Data lines =
-*-
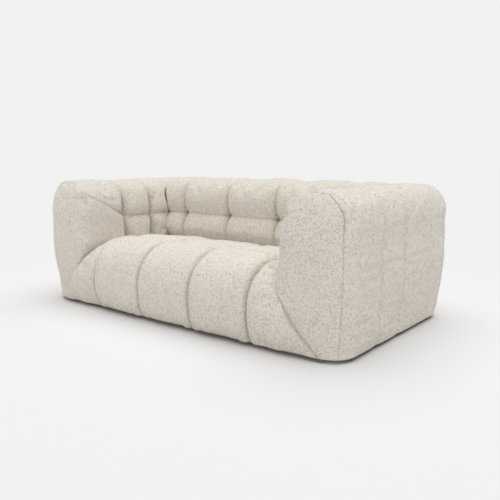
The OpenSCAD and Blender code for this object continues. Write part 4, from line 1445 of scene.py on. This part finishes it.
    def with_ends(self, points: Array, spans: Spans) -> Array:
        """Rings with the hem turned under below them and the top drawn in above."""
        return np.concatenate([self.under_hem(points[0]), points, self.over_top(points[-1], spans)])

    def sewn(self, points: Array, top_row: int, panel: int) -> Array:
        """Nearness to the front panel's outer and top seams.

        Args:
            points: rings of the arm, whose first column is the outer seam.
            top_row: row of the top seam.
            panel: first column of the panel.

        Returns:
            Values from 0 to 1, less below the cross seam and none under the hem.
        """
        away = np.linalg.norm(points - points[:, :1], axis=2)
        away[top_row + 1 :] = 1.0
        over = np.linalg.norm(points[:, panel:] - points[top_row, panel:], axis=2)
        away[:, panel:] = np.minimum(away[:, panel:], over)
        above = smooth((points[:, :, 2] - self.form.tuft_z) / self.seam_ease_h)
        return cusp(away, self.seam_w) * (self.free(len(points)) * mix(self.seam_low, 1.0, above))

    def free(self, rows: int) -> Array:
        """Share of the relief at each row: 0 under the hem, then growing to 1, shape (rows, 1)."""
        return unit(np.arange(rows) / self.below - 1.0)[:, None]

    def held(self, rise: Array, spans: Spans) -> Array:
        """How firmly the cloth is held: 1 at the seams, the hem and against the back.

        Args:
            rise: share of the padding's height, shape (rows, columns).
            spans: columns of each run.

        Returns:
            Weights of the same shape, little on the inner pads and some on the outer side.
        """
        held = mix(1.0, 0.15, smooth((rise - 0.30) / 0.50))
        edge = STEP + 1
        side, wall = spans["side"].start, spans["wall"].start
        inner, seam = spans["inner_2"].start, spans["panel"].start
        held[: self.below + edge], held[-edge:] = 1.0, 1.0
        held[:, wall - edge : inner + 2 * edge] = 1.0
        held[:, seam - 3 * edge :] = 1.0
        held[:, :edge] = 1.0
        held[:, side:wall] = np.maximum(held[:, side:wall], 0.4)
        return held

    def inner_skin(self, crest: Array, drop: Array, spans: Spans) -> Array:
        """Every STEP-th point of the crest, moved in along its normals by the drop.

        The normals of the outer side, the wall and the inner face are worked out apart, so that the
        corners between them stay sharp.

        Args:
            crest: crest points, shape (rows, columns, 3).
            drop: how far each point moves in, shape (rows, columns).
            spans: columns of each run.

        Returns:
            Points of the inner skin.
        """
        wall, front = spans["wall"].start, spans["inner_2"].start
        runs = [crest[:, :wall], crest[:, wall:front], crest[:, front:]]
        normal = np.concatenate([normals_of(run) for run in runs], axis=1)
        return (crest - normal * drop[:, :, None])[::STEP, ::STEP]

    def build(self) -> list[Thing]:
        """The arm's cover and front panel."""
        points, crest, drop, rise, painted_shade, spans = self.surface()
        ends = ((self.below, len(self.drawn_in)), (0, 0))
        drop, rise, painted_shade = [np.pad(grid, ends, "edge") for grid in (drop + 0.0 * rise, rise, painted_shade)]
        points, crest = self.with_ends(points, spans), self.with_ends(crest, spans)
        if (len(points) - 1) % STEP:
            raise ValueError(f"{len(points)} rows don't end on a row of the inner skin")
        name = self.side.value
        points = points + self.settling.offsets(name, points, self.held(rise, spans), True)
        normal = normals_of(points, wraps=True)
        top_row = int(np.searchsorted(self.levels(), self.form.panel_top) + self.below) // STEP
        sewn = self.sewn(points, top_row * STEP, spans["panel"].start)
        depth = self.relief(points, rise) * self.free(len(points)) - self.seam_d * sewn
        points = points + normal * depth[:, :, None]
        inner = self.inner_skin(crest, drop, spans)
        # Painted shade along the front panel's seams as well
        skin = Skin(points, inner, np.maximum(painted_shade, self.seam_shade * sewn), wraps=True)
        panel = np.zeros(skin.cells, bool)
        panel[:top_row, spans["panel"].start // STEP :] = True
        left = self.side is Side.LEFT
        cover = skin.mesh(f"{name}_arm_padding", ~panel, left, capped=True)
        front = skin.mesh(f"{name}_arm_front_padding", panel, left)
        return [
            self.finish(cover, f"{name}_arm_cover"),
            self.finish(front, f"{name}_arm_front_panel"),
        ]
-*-
What this task involves = Each line from the top of the material above through the line with "points, self.over_top(points[-1], spans)])" must be echoed exactly, and no other line.

Expected answer =
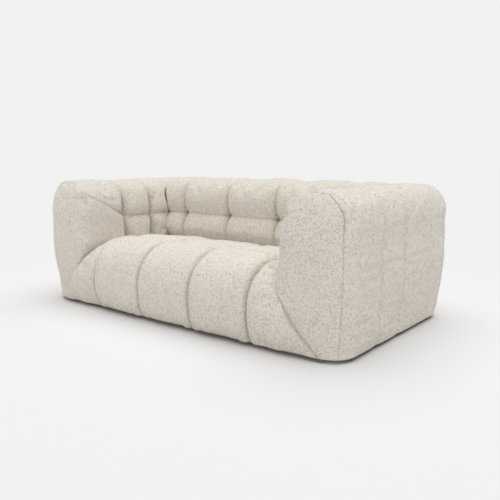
The OpenSCAD and Blender code for this object continues. Write part 4, from line 1445 of scene.py on. This part finishes it.
    def with_ends(self, points: Array, spans: Spans) -> Array:
        """Rings with the hem turned under below them and the top drawn in above."""
        return np.concatenate([self.under_hem(points[0]), points, self.over_top(points[-1], spans)])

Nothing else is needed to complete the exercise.